Im März 2016 veranlasste der Kläger, dass ein Mitarbeiter anlässlich einer dienstlichen Tätigkeit mit einem Dienstauto das private Sakko des Arbeitnehmers aus einer Reinigung abholte. Im Mai desselben Jahres ließ sich der Kläger, weil sein Pkw defekt war, von einem Auszubildenden mit einem Dienstfahrzeug von zu Hause zur Dienststelle fahren und wieder zurückbringen.
Die beklagte Arbeitgeberin sprach dem Kläger daraufhin die fristlose Kündigung aus. Hilfsweise sprach sie die ordentliche verhaltensbedingte Kündigung wegen Verstoßes gegen das Verbot der Privatnutzung von Dienstfahrzeugen aus.
Das Gericht (LAG Schleswig-Holstein Az.: 5 Sa 5/17) gab der klagenden Führungskraft recht.
Zwar sei das oben genannte Verhalten der Führungskraft als Pflichtverletzung zu werten, welche theoretisch die außerordentliche Beendigung des Arbeitsverhältnisses rechtfertigen könne, allerdings sei die ausgesprochene Kündigung im konkreten Fall unverhältnismäßig und somit unwirksam.
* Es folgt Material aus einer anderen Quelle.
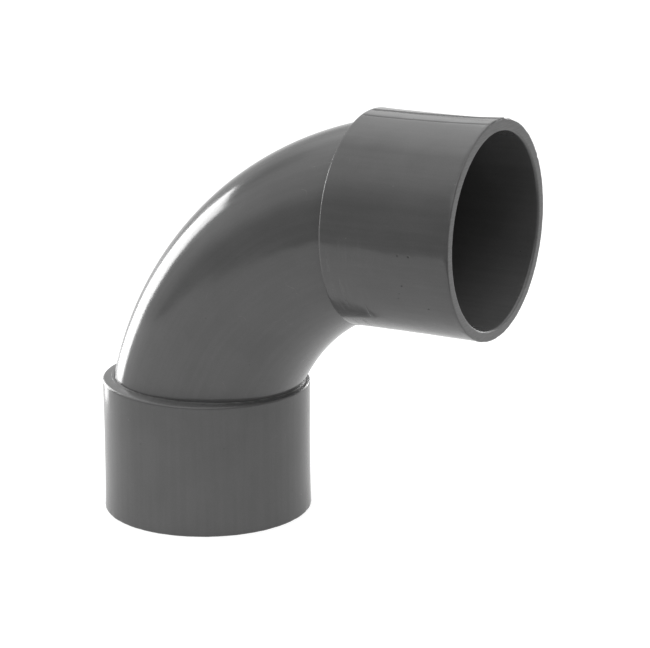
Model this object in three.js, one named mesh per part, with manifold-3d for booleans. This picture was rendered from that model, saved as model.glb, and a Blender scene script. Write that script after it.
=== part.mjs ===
// Swept 90 degree elbow for 50 mm rigid PVC conduit: a bent tube with a socket sleeve bonded on each end.
// Millimetres, +Z up. The elbow stands on the mouth of its lower socket, and its upper socket opens
// along +X. Both sockets are the same piece, and so are both cement films.
import * as THREE from "three";
import { mergeVertices } from "three/addons/utils/BufferGeometryUtils.js";
import Module from "manifold-3d";

const wasm = await Module();
wasm.setup();

// Driving dimensions
const TUBE_RADIUS = 25; // outside of the bent tube, the same as the 50 mm conduit
const TUBE_WALL = 2.8;
const BEND_RADIUS = 76; // centreline radius of the bend, about 1.5 tube diameters
const BEND_CENTRE = 73; // from either socket axis to the centre of the bend

const SOCKET_RADIUS = 28.2; // outside of a socket
const SOCKET_LENGTH = 36.4;
const SOCKET_DEPTH = 30; // from the mouth to the stop, how far the conduit goes in
const SOCKET_BORE_RADIUS = 25.2; // at the stop
const MOUTH_BORE_RADIUS = 25.5; // at the mouth: the bore tapers for an interference fit
const MOUTH_CHAMFER = 0.5; // lead-in for the conduit
const MOUTH_EDGE = 0.3; // broken outer edge of the mouth
const SHOULDER_FILLET = 1; // rounded outer edge of the shoulder
const SHOULDER_TO_CORNER = 50; // from a shoulder to the point where the two socket axes cross

const SEAT_CLEARANCE = 0.5; // between the tube and the socket's seat, which the cement film fills
const FILM_THICKNESS = 0.2;
const FILM_RECESS = 0.8; // the film ends this far below the shoulder, which leaves the crevice open
const CUT_GAP = 0.3; // end play between the tube, the film and the socket

// Facets
const ROUND_SEGMENTS = 48;
const BEND_SEGMENTS = 96; // of a full ring
const FILLET_STEPS = 3;

// Worked out from the above
const CORNER = SOCKET_LENGTH + SHOULDER_TO_CORNER; // from a mouth to the crossing of the socket axes
const BEND_CENTRE_HEIGHT = CORNER - BEND_CENTRE;
const TUBE_END = SOCKET_DEPTH + CUT_GAP;
const FILM_MIDDLE_RADIUS = TUBE_RADIUS + SEAT_CLEARANCE / 2;
const CENTRING = (SOCKET_RADIUS - CORNER) / 2; // puts the origin under the middle of the elbow
const FAR = 150; // larger than the elbow, for cutting boxes

// A closed three.js geometry as a solid that can be cut and joined.
function solid(geometry) {
  const bare = geometry.clone();
  bare.deleteAttribute("normal");
  bare.deleteAttribute("uv");
  const merged = mergeVertices(bare, 1e-4);
  return new wasm.Manifold(
    new wasm.Mesh({
      numProp: 3,
      vertProperties: merged.attributes.position.array,
      triVerts: new Uint32Array(merged.index.array),
    }),
  );
}

// A solid as a three.js geometry with flat-shaded facets.
function geometryOf(body) {
  const mesh = body.getMesh();
  const indexed = new THREE.BufferGeometry();
  indexed.setAttribute("position", new THREE.BufferAttribute(mesh.vertProperties, 3));
  indexed.setIndex(new THREE.BufferAttribute(mesh.triVerts, 1));
  const faceted = indexed.toNonIndexed();
  faceted.computeVertexNormals();
  return faceted;
}

// The solid ring whose quarter is the bend, with the given radius of its round section.
function bendRing(sectionRadius) {
  const ring = new THREE.TorusGeometry(BEND_RADIUS, sectionRadius, ROUND_SEGMENTS, BEND_SEGMENTS);
  ring.rotateX(Math.PI / 2);
  ring.translate(BEND_CENTRE, 0, BEND_CENTRE_HEIGHT);
  return solid(ring);
}

// A box between two corners.
function block(low, high) {
  const size = high.clone().sub(low);
  const box = new THREE.BoxGeometry(size.x, size.y, size.z);
  box.translate(...low.clone().add(high).multiplyScalar(0.5));
  return solid(box);
}

// The tube, cut square to each socket at its stop, so that its end faces stop the conduit.
function bendTube() {
  const low = new THREE.Vector3(-FAR, -FAR, TUBE_END);
  const high = new THREE.Vector3(CORNER - TUBE_END, FAR, FAR);
  return bendRing(TUBE_RADIUS)
    .subtract(bendRing(TUBE_RADIUS - TUBE_WALL))
    .intersect(block(low, high));
}

// The outline of a socket from the axis at its stop, round its mouth and back to the axis at its shoulder.
function socketOutline() {
  const outline = [
    new THREE.Vector2(0, SOCKET_DEPTH),
    new THREE.Vector2(SOCKET_BORE_RADIUS, SOCKET_DEPTH),
    new THREE.Vector2(MOUTH_BORE_RADIUS, MOUTH_CHAMFER),
    new THREE.Vector2(MOUTH_BORE_RADIUS + MOUTH_CHAMFER, 0),
    new THREE.Vector2(SOCKET_RADIUS - MOUTH_EDGE, 0),
    new THREE.Vector2(SOCKET_RADIUS, MOUTH_EDGE),
  ];
  for (let step = 0; step <= FILLET_STEPS; step += 1) {
    const turn = (Math.PI / 2) * (step / FILLET_STEPS);
    const radius = SOCKET_RADIUS - SHOULDER_FILLET * (1 - Math.cos(turn));
    const height = SOCKET_LENGTH - SHOULDER_FILLET * (1 - Math.sin(turn));
    outline.push(new THREE.Vector2(radius, height));
  }
  outline.push(new THREE.Vector2(0, SOCKET_LENGTH));
  return outline;
}

// A socket with its mouth down, its closed end cut to seat the tube, which enters it leaning inwards.
function socket() {
  const turned = new THREE.LatheGeometry(socketOutline(), ROUND_SEGMENTS);
  turned.rotateX(Math.PI / 2);
  const low = new THREE.Vector3(-FAR, -FAR, SOCKET_DEPTH);
  const high = new THREE.Vector3(FAR, FAR, FAR);
  const seat = bendRing(TUBE_RADIUS + SEAT_CLEARANCE).intersect(block(low, high));
  return solid(turned).subtract(seat);
}

// The thin band of cured cement between the tube and the socket's seat.
function cementFilm() {
  const low = new THREE.Vector3(-SOCKET_RADIUS, -SOCKET_RADIUS, TUBE_END + CUT_GAP);
  const high = new THREE.Vector3(SOCKET_RADIUS, SOCKET_RADIUS, SOCKET_LENGTH - FILM_RECESS);
  return bendRing(FILM_MIDDLE_RADIUS + FILM_THICKNESS / 2)
    .subtract(bendRing(FILM_MIDDLE_RADIUS - FILM_THICKNESS / 2))
    .intersect(block(low, high));
}

function named(name, geometry, color, roughness) {
  const mesh = new THREE.Mesh(
    geometry,
    new THREE.MeshStandardMaterial({ color, roughness, metalness: 0 }),
  );
  mesh.name = name;
  return mesh;
}

const PVC_GREY = 0x646567;
const CEMENT_GREY = 0x4a4b4d;
const socketGeometry = geometryOf(socket());
const filmGeometry = geometryOf(cementFilm());

// One end of the elbow: a socket and the film that bonds it to the tube.
function end(side) {
  const group = new THREE.Group();
  group.add(named(side + "_socket", socketGeometry.clone(), PVC_GREY, 0.38));
  group.add(named(side + "_cement_film", filmGeometry.clone(), CEMENT_GREY, 0.5));
  return group;
}

// The upper end is the lower end turned half a turn about the elbow's diagonal.
const upperEnd = end("upper");
upperEnd.position.set(CORNER, 0, CORNER);
upperEnd.quaternion.setFromAxisAngle(new THREE.Vector3(1, 0, -1).normalize(), Math.PI);

const elbow = new THREE.Group();
elbow.add(named("bend_tube", geometryOf(bendTube()), PVC_GREY, 0.32));
elbow.add(end("lower"));
elbow.add(upperEnd);
elbow.position.x = CENTRING;

const part = new THREE.Group();
part.add(elbow);

export default part;
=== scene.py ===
"""Looks for the swept PVC conduit elbow: smooth moulded pieces over the CAD bodies, and a white studio.

Everything is in metres, in the frame's axes. A piece is first worked out in the elbow's own plan, whose
x = 0 is the lower socket's axis, and is then moved to where the frame has that axis. Each point also
carries the place it would have on a straight pipe along +Z, so that streaks and scuffs follow the pipe.
"""
import math

import bmesh
import bpy
import numpy as np
from mathutils import Matrix, Vector, noise


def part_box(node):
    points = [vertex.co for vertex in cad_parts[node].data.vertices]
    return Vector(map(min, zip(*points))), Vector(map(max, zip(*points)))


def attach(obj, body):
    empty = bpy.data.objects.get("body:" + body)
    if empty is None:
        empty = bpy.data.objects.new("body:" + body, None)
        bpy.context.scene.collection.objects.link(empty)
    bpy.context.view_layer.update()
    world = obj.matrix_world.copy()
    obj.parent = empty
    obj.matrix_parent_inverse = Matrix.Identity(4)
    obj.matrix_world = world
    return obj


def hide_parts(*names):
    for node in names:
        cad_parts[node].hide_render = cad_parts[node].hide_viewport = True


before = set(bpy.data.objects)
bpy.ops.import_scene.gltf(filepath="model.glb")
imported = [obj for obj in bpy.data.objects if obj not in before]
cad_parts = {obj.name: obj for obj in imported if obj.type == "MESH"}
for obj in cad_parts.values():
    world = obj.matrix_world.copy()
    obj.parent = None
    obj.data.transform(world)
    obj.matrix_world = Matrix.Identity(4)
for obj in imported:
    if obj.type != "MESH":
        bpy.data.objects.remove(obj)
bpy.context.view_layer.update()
MM = 0.001

# ---------------------------------------------------------------- camera

VIEW_AZIMUTH = math.radians(28.8)  # from +Y towards -X
VIEW_ELEVATION = math.radians(15.5)  # looking down
VIEW_ROLL = math.radians(-0.21)
VIEW_DISTANCE = 0.6974
VIEW_TARGET = Vector((0.00625, 0.00268, 0.05491))
LENS_MM = 145.86
SENSOR_MM = 36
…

Beruht das Fehlverhalten - wie vorliegend - auf einem steuerbaren Verhalten des Arbeitnehmers, ist grundsätzlich davon auszugehen, dass sein künftiges Verhalten schon durch Androhung von Folgen positiv beeinflusst werden kann. Der Kündigung muss also eine Abmahnung vorausgehen, die sich auf das konkrete Fehlverhalten des Arbeitnehmers bezieht.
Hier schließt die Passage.